An diese erinnert Schramm genüsslich, freilich in einer Auswahl: von der Eichmann-Affäre über die Plutoniumschmuggel- und Journalisten-Abhör-Affäre bis hin zu Peinlichkeiten in Irak und Kosovo. Hierzu gehört auch das ominöse Verschwinden von geheimen Bauplänen der neuen BND-Zentrale im Sommer 2011, darunter zum sensible Logistikzentrum. Vergeblich mühte sich Uhrlau, diese Schmach zu bagatellisieren. Und auch die Verurteilung eines russischen Agentenpaares diese Woche in Stuttgart kann nicht über den Fakt hinwegtäuschen, dass die westdeutsche Spionageabwehr bei der Enttarnung von Maulwürfen der HVA oder des KGB nicht besonders erfolgreich war. Genannt seien hier nur Gabriele Gast und Alfred Spuhler. Schramm verschweigt nicht verschämt, dass die HVA keine Scheu kannte, Altnazis in Gehlens Truppe anzuwerben (z. B. Heinz Felfe). Er gesteht auch Erfolge des BND, Spitzenquellen in DDR-Führungsgremien zu platzieren. Warum dieser dennoch nicht so effektiv war wie sein östliches Pendant, weiß er. Aber: »Es ist nicht Aufgabe ehemaliger Mitarbeiter der Aufklärung und Spionageabwehr der DDR, dem BND Ratschläge zur Verbesserung seiner Arbeit zu erteilen.« Kurz geht Schramm auf die US-amerikanische Geheimdienststrategie der Nachkriegszeit ein. Das Ziel der Roll-Back-Doktrin sei zwar erreicht worden, doch der Zerfall des sozialistischen Lagers war »durch die Verschärfung der inneren Widersprüche und dem halsstarrigen Festhalten der Politbürokraten an alten und falschen Methoden begünstigt« worden.
Zurück zur BND-Festung in Berlin. Von einem Milliardengrab ist auch in diesem Fall bereits die Rede. Als im April 2003 hinter verschossenen Türen die Entscheidung über den Bau der »modernsten Geheimdienstzentrale Europas« fiel, waren die Kosten auf 500 Millionen Euro beziffert worden; mittlerweile ist man bei über zwei Milliarden angelangt. Die Fertigstellung verzögert sich, wird wohl nicht vor 2016 erfolgen.

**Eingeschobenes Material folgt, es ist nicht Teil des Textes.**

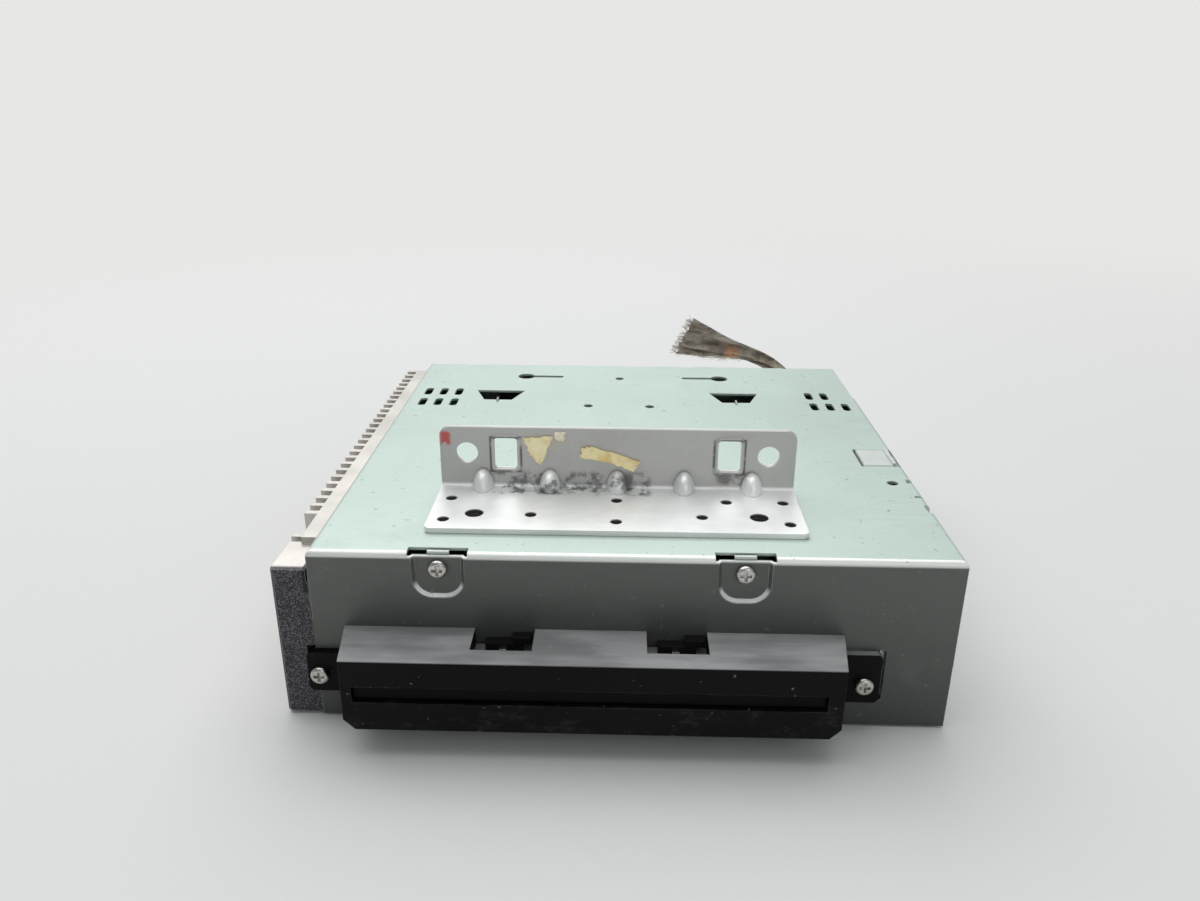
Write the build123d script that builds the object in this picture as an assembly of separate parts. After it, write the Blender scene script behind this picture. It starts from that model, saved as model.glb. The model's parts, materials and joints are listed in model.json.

»Der deutsche Kaiser hätte gewiss an dieser Dimension seine Freude gehabt«, bemerkt im Vorwort zu Schramms Buch der Publizist Robert Allertz und fragt: »Warum bläht sich eine Behörde derart auf, als stünde die Übernahme der Weltregierung ins Haus?« Im Vergleich zur entstehenden BND-Zentrale nehmen sich Kanzleramt und sogar das Reichstagsgebäude bescheiden aus. Die monströse Baustelle verführt den Vorwortschreiber zur Bemerkung: »Begänne hinter Hohenschönhausen Sibirien und ›der Russe‹ läge zähnefletschend vor der Stadtgrenze, wie er es bis 1990 an der Elbe tat, ... dann natürlich brauchte unsere wehrhafte Demokratie auch gewaltige geheimdienstliche Instrumente zur Verteidigung. Aber wir sind nur von Freunden umstellt, der Kalte Krieg ist seit zwei Jahrzehnten vorüber.«
Dass gerade Freunden nicht zu trauen ist, beweist erneut das dank Snowden offengelegte Ausmaß der Schnüffelei US-amerikanischer Geheimdienste. Sie lassen den kleinen deutschen Bruder ganz schön blass aussehen. Und den architektonischen Größenwahn in Berlin noch fragwürdiger erscheinen. Was trieb den BND dazu? »Er wähnt sich aufgestiegen in die Premium-League, in der bis dato lediglich Amerikaner und Russen spielen«, vermutet Allertz. Wie auch immer, Tatsache ist: »Der Klotz in der Chausseestraße ist ein Klotz am Bein der Demokratie.«
Gotthold Schramm: Die BND-Zentrale in Berlin. Beobachtungen. Edition Ost, Berlin. 191 S., br., 14,95 €.